Shattuck: Constellation enjoying 'quiet summer' before merger review begins

Constellation Energy, preparing for regulatory review of its proposed merger with Chicago-based Exelon Corp., saw earnings per share rise by a third during the three months that ended June 30.

Constellation reported net income of $99.2 million, or 49 cents per share, for the second quarter, up from $72.6 million, or 36 cents per share, for the same quarter last year.

But the Baltimore company also lowered its 2011 earnings guidance range by 5 cents, to between $3.05 and $3.35 per share, because of longer-than-expected outages in its nuclear facilities as well as the impact of recent acquisitions.

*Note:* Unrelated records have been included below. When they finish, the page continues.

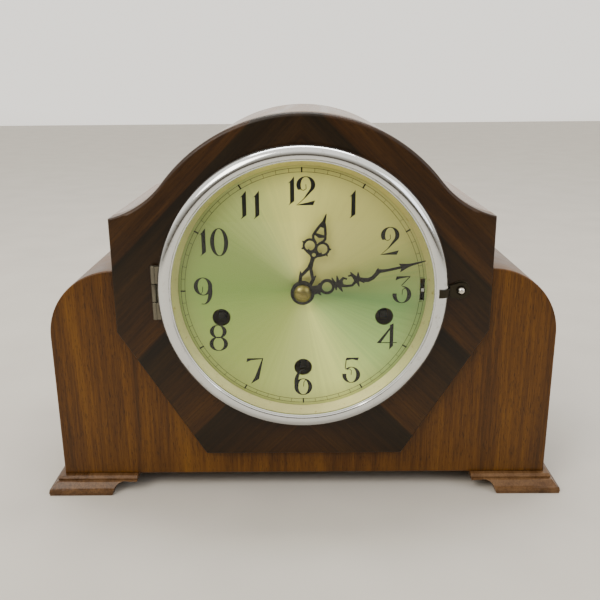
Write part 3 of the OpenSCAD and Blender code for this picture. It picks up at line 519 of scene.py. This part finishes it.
def band(bm, outer, inner, front, back):
    """Adds a flat closed band between two loops of equal count."""
    rows = [[bm.verts.new((x, y, z)) for x, z in loop] for loop, y in
            ((outer, front), (outer, back), (inner, back), (inner, front))]
    count = len(outer)
    for a, b in zip(rows, rows[1:] + rows[:1]):
        for i in range(count):
            after = (i + 1) % count
            bm.faces.new((a[i], a[after], b[after], b[i]))


track = bmesh.new()
half_line = 0.11
for radius in (69.4, 67.2):
    band(track, circle(0, dial_z, (radius + half_line) * MM, 180),
         circle(0, dial_z, (radius - half_line) * MM, 180), ink_front, ink_back)
for minute in range(60):
    a = math.radians(minute * 6)
    wide, inner, outer = (0.42, 66.9, 69.8) if minute % 5 == 0 else (0.1, 67.3, 69.3)
    side = Vector((math.cos(a), -math.sin(a))) * wide * MM
    aim = Vector((math.sin(a), math.cos(a))) * MM
    middle = Vector((0, dial_z))
    corners = [middle + aim * inner - side, middle + aim * inner + side,
               middle + aim * outer + side, middle + aim * outer - side]
    prism(track, [tuple(c) for c in corners], ink_front - 0.01 * MM, ink_back)
minute_ring = new_piece("minute_ring_printed", track, "case", ink)


def ellipse(x, z, rx, rz, start=0, end=360, steps=48):
    """Points on an ellipse, in millimetres; a full turn leaves out the last point."""
    full = abs(end - start) >= 360
    count = steps if full else steps + 1
    angles = [math.radians(start + (end - start) * i / steps) for i in range(count)]
    return [(x + rx * math.cos(a), z + rz * math.sin(a)) for a in angles]


def crescent(x, z, outer, inner, start, end):
    """A piece of the band between two ellipses: fat at the sides and fine above and below."""
    return ellipse(x, z, *outer, start, end, 24) + list(reversed(ellipse(x, z, *inner, start, end, 24)))


def bowl(x, z, rx, rz):
    """A closed round of a figure, in three pieces."""
    fat, fine = 2.35, 0.42
    return [crescent(x, z, (rx, rz), (rx - fat, rz - fine), a, a + 120) for a in (0, 120, 240)]


def taper(points, widths):
    """A line through points with its own width at each."""
    left, right = [], []
    for i, point in enumerate(points):
        before, after = Vector(points[max(i - 1, 0)]), Vector(points[min(i + 1, len(points) - 1)])
        way = (after - before).normalized()
        side = Vector((-way.y, way.x)) * widths[i] / 2
        left.append(tuple(Vector(point) - side))
        right.append(tuple(Vector(point) + side))
    return left + list(reversed(right))


def hairline(points, width):
    """A fine line through points, even in width."""
    return taper(points, [width] * len(points))


# Figures are drawn 16 mm high about their own middles. Where strokes cross, each is printed
# a few thousandths of a millimetre thicker than the last, so that their faces stay apart.
six = (bowl(0, -2.7, 5.3, 5.3) + [crescent(0, 0, (5.3, 8), (2.9, 7.6), 75, 200)]
       + [hairline([(0.2, -2.6), (0.4, 0.4), (1.6, 1.9), (2.7, 1.2)], 0.4)])
FIGURES = {
    "0": bowl(0, 0, 5.1, 8),
    "1": [[(1.2, 8), (-1.1, 5.2), (-2.1, 4.2), (-1.1, 4.5), (-1.1, -6.4), (-2.1, -8), (1.2, -5.6)]],
    "2": [crescent(0, 3.3, (5.2, 4.7), (2.8, 4.3), -30, 215),
          [(4.5, 1.0), (2.4, 1.2), (-1.4, -4.4), (-5.3, -7.9), (-4.6, -7.6), (-0.8, -4.4)],
          [(-5.3, -7.9), (4.0, -7.9), (5.1, -5.3), (1.0, -6.4), (-3.0, -7.2)],
          hairline([(0.0, 3.6), (0.2, 1.2), (-1.2, 0.3), (-2.6, 0.7)], 0.4)],
    "3": [[(-3.9, 5.5), (-3.3, 7.9), (4.6, 8), (4.3, 7.6), (-1.6, 6.5)],
          hairline([(4.4, 7.8), (-0.4, 2.5)], 0.5),
          crescent(0, -2.9, (5.4, 5.1), (3.0, 4.7), 172, 450),
          hairline([(0.1, -3.0), (0.2, -0.2), (1.4, 0.9), (2.6, 0.4)], 0.4)],
    "4": [[(1.3, 7.2), (3.4, 8.2), (3.4, -5.6), (1.1, -8), (1.3, -6.0)],
          [(3.2, 8.1), (-6.0, -3.6), (-3.6, -3.4), (1.6, 4.6)],
          [(-6.0, -3.4), (-6.0, -3.9), (5.6, -3.9), (5.6, -3.4)]],
    "5": [[(-3.3, 6.2), (-2.9, 7.9), (4.4, 8), (3.7, 6.2), (0.4, 6.9)],
          hairline([(-3.0, 7.4), (-3.6, 1.2)], 0.5),
          crescent(0, -2.9, (5.3, 5.1), (2.9, 4.7), 172, 495),
          hairline([(-0.1, -3.0), (0.1, -0.2), (-1.2, 0.9), (-2.4, 0.4)], 0.4)],
    "6": six,
    "7": [[(-4.9, 5.5), (-4.5, 7.9), (5, 8), (4.4, 7.4), (-2.4, 6.7)],
          [(5, 8), (4.3, 7.5), (-0.3, -4.2), (-2.7, -8.2), (2.2, -5.2), (2.5, -4.0)]],
    "8": bowl(0, 3.9, 4.9, 4.1) + bowl(0, -3.7, 5.4, 4.4),
    "9": [[(-x, -z) for x, z in shape] for shape in six],
}
FIGURE_RADIUS = 56.8
FIGURE_SPREAD = {"10": (-6.2, 2.6), "11": (-3.6, 3.6), "12": (-5.4, 2.2)}
figures = bmesh.new()
stroke_lift = 0.004 * MM
layer = 0
for hour in range(1, 13):
    a = math.radians(hour * 30)
    middle = Vector((FIGURE_RADIUS * math.sin(a), FIGURE_RADIUS * math.cos(a)))
    text = str(hour)
    for digit, shift in zip(text, FIGURE_SPREAD.get(text, (0,))):
        for shape in FIGURES[digit]:
            layer += 1
            lift = layer % 4 * stroke_lift
            points = [((middle.x + shift + x) * MM, dial_z + (middle.y + z) * MM) for x, z in shape]
            prism(figures, points, ink_front - lift, ink_back)
figure_ring = new_piece("hour_figures_printed", figures, "case", ink)


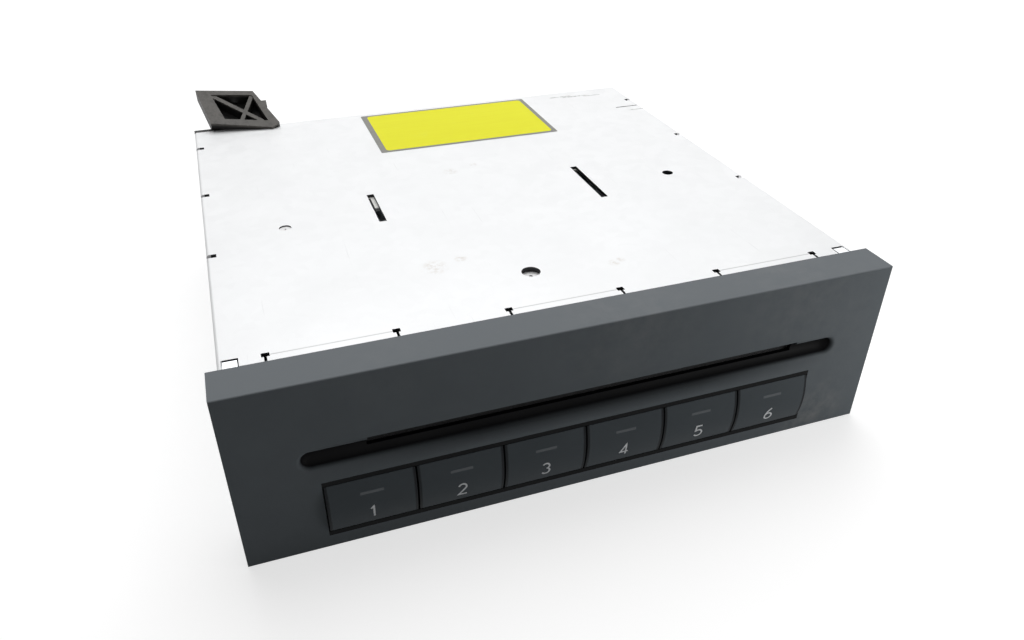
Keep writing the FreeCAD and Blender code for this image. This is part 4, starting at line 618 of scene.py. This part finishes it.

Constellation has stopped providing earnings guidance for 2012 because of the pending merger.

Constellation President and CEO Mayo A. Shattuck III said the company has taken a very different approach to its proposed acquisition by Exelon than for past offers.

"It's fair to say it's been a very quiet summer," Shattuck said Wednesday in response to a question during an earnings call about discussions with Maryland leaders about the deal.

As part of the $7.9 billion deal, the two companies have offered $250 million in incentives, including a $100 credit to residential Baltimore Gas and Electric customers.

"The talk and debate has been largely around an offer we made up front that I think has been very well received by most of our constituencies," he said.

Constellation spent the past quarter focused on completing the required regulatory filings for the deal to sell itself to Exelon, Shattuck said.

Officials expect to complete important milestones in the last half of the year and to start receiving approvals from state and federal stakeholders through early 2012, Shattuck said.

Once federal securities regulators have accepted merger documents, he said, they will schedule a shareholder meeting, likely in the third or early fourth quarter.

Shattuck said he was not expecting debate about the merger to resume until hearings before the Maryland Public Service Commission begin in November, but that the "mix of things" in the original offer had been well received.

"We're hopeful once we get into the debate at the PSC that it all proceeds pretty well and is recognized," he said.